Aim: Search the records below for the word "part" and show every line where it occurs.

Material shown:

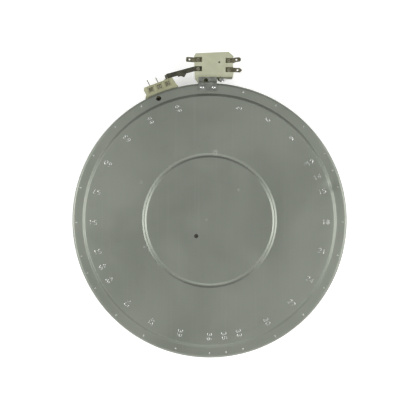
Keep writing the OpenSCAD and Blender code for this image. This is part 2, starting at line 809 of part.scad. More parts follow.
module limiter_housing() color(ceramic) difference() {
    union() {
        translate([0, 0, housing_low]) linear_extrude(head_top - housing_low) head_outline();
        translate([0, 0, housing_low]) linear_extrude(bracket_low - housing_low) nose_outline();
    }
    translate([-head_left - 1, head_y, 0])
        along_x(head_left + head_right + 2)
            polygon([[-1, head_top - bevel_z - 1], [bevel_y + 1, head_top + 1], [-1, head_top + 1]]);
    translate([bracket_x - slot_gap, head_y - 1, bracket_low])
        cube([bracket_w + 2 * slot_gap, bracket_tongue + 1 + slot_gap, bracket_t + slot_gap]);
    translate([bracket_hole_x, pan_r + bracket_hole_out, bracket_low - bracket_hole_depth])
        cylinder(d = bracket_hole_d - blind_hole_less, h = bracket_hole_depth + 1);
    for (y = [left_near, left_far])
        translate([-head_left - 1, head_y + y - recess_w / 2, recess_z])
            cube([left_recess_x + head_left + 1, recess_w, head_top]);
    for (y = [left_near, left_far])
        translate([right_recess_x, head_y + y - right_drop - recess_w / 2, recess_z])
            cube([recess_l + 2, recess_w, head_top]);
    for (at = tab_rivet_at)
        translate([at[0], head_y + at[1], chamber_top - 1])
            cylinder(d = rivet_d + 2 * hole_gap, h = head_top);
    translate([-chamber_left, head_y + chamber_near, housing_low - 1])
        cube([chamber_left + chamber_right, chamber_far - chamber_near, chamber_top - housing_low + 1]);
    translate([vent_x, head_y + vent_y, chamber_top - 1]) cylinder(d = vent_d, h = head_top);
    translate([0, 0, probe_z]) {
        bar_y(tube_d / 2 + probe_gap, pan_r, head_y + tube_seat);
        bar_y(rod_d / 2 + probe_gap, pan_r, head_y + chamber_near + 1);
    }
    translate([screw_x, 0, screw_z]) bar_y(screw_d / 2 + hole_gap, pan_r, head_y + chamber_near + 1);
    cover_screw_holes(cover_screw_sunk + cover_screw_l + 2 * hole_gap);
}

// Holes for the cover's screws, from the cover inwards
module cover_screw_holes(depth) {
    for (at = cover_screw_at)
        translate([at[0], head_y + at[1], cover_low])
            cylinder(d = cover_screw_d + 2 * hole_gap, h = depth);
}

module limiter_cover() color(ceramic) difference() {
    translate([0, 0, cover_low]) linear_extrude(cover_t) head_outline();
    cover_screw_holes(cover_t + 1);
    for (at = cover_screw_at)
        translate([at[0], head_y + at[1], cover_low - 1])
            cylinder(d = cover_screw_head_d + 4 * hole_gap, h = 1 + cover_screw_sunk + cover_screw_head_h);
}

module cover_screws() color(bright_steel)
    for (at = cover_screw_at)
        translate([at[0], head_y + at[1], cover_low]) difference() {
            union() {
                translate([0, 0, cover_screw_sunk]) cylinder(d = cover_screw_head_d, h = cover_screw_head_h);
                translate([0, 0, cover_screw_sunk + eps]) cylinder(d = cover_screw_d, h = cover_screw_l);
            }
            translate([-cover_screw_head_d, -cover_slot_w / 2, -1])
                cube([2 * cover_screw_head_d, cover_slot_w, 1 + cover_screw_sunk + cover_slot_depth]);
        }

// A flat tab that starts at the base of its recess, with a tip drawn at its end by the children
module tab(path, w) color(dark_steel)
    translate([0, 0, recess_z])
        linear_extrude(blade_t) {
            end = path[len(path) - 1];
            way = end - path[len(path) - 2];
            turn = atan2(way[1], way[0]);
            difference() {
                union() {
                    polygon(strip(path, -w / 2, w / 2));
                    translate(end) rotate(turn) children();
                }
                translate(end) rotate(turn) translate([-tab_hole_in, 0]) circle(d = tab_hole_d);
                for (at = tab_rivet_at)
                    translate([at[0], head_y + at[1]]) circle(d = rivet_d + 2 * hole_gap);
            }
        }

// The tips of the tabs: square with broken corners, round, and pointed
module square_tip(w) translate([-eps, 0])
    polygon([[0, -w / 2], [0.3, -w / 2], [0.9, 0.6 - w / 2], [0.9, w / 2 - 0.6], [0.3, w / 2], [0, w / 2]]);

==

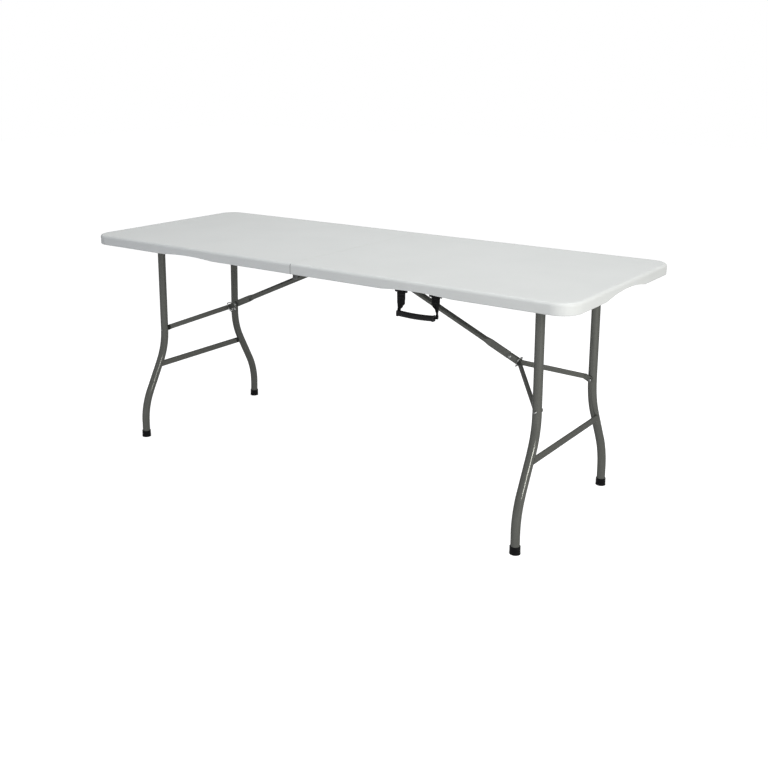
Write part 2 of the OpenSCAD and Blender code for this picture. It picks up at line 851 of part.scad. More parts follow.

Solution below:
Keep writing the OpenSCAD and Blender code for this image. This is part 2, starting at line 809 of part.scad. More parts follow.
Write part 2 of the OpenSCAD and Blender code for this picture. It picks up at line 851 of part.scad. More parts follow.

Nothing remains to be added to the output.